Reeves found IMG “a very entrepreneurial” place where he was supported in carving his own path.
“I found ways to work on deals and help create value for the (clients) I represented, whether a sporting event, an athlete, or a property,” he says. He worked his way up through the ranks and eventually became vice president of the company’s consulting division.
One of his major accomplishments was a $180 million deal with FIFA (the world’s governing body for soccer) to secure promotion rights for VISA at the World Cup, the most watched sporting event on the planet.
“We successfully secured these rights away from Mastercard, which had held them for the previous 18 years,” Reeves says.

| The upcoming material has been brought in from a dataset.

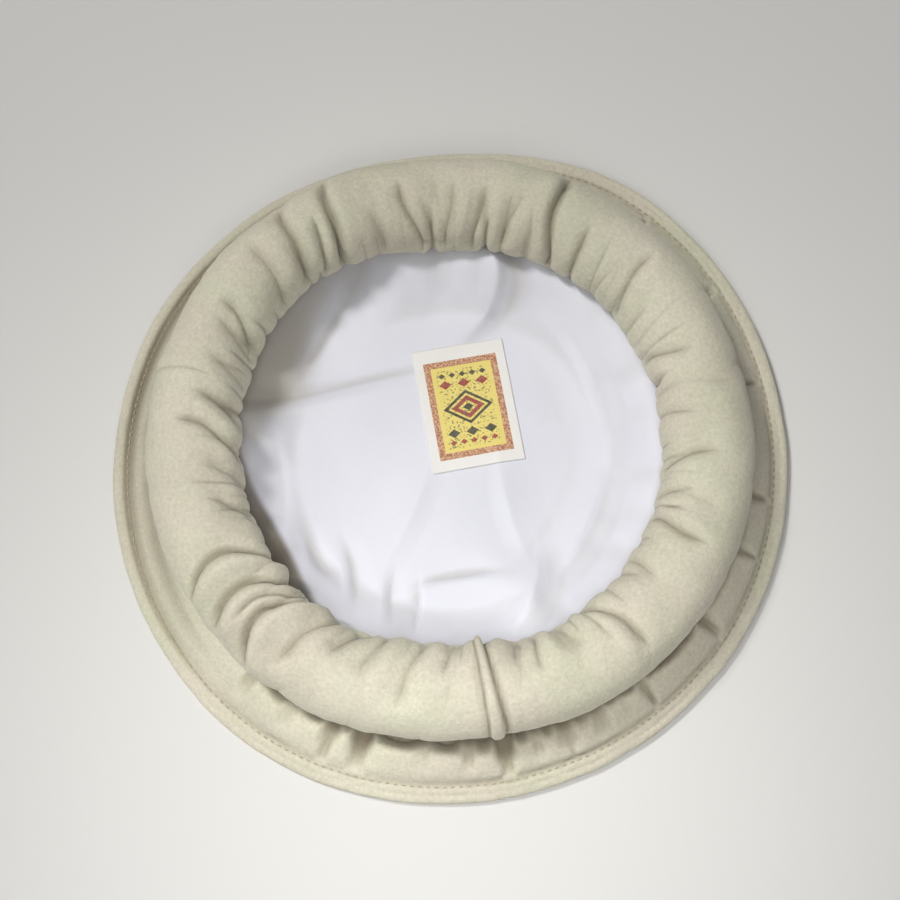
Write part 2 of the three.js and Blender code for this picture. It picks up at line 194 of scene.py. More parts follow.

In a separate deal, Reeves worked on behalf of VISA’s marketing related to the Olympics, both for the games in Torino in 2006 and in Beijing two years later.
“All of the sudden I’m getting to combine two of my biggest passions”—sports and world travel, Reeves says.
His work for IMG drew the attention of a headhunter who recruited Reeves for the newly created position of international commercial director at the NFL.
“My experience of working really intensely to help VISA grow its brand outside the U.S. through sports was really well aligned with what the NFL was looking for,” Reeves says.
Since January of 2010, Reeves has led all of the marketing, fan development, and sponsorship for the NFL overseas, including the massive game at Wembley Stadium.
“My scope is everywhere outside the U.S.,” he says. And for that, he’s grateful to K.
“From the life and leadership lessons learned from Coach Acker to getting the chance to go on foreign study and see the world to getting a foot in the door of the industry, K certainly played a big role,” Reeves says. “That’s not to say I would not have been able to do it without K, but (the college) certainly was very helpful and monumental in getting here.”
Photo 1 - Marc Reeves, right, at the 2012 Super Bowl in Indianapolis.
Photo 2 - Hornet tennis player Marc Reeves during his K playing days.